--- CHALLENGE ---
Report how many lines include the word "body", and nothing besides that number.

--- DATA EXCERPTS ---
▬▬▬▬▬▬
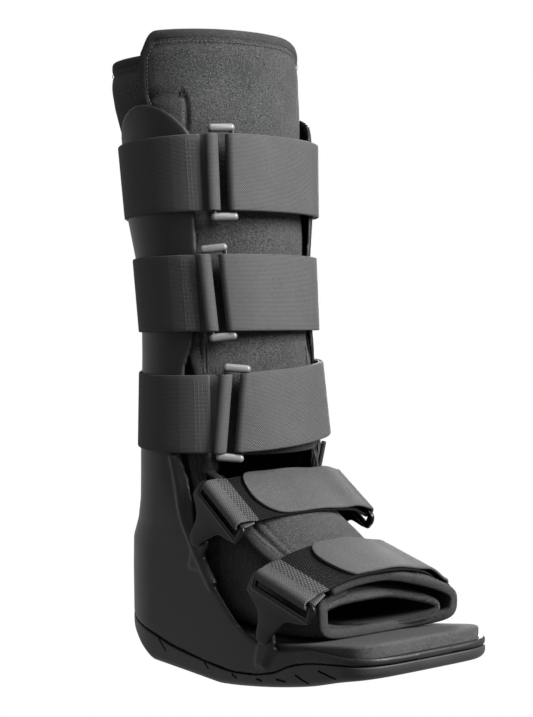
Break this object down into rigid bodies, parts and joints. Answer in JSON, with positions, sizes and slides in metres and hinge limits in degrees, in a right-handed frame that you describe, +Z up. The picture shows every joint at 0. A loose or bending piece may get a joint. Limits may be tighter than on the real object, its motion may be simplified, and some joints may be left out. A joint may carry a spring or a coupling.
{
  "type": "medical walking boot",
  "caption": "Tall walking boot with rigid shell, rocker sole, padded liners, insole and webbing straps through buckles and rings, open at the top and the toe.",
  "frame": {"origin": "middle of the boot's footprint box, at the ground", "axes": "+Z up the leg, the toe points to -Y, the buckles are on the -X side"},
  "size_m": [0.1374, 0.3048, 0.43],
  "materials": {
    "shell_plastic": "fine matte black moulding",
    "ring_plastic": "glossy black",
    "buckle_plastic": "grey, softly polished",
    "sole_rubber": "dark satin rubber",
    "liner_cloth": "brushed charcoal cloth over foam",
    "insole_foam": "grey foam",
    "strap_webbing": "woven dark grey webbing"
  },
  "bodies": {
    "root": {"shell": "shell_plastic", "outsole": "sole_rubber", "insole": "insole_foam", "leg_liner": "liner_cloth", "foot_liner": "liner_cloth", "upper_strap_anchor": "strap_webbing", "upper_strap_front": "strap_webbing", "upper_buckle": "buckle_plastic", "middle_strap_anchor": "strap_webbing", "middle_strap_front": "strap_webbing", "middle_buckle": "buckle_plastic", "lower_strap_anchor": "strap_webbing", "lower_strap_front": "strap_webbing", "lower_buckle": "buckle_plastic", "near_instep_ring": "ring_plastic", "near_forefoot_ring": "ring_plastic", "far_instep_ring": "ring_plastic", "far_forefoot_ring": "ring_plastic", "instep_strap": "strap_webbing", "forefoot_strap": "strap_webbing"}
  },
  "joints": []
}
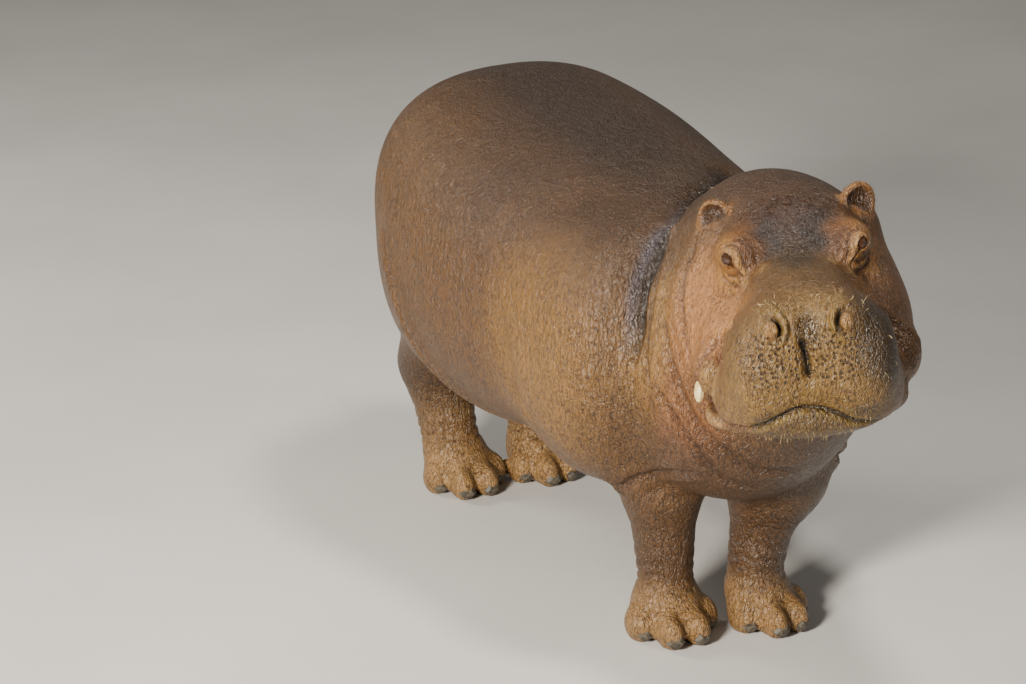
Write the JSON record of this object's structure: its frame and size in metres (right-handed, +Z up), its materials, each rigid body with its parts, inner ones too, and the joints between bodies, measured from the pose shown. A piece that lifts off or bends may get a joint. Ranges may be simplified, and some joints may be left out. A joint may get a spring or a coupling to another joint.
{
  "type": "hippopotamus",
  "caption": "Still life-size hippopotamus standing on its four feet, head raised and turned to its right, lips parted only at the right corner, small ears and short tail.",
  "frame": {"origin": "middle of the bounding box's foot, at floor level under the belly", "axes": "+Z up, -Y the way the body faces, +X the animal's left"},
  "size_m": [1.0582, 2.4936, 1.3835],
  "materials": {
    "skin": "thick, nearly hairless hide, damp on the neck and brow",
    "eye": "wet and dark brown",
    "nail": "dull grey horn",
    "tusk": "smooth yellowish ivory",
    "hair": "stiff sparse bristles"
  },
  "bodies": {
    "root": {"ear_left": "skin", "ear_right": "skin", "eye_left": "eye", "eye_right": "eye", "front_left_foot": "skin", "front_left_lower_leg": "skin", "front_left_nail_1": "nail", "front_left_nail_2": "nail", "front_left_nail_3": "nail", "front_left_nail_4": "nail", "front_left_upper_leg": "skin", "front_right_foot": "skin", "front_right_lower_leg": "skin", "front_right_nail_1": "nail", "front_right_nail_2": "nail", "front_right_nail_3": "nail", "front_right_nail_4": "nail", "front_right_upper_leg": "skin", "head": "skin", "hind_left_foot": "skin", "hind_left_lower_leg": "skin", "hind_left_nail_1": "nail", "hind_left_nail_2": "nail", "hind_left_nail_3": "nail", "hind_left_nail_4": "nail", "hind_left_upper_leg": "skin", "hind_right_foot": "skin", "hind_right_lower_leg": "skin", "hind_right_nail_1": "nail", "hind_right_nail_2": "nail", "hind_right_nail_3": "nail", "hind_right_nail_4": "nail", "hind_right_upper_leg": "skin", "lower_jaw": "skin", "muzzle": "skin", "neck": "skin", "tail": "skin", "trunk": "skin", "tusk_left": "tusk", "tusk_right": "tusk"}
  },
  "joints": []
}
▬▬▬▬▬▬
--- SOLUTION TO THIS EXERCISE ---
2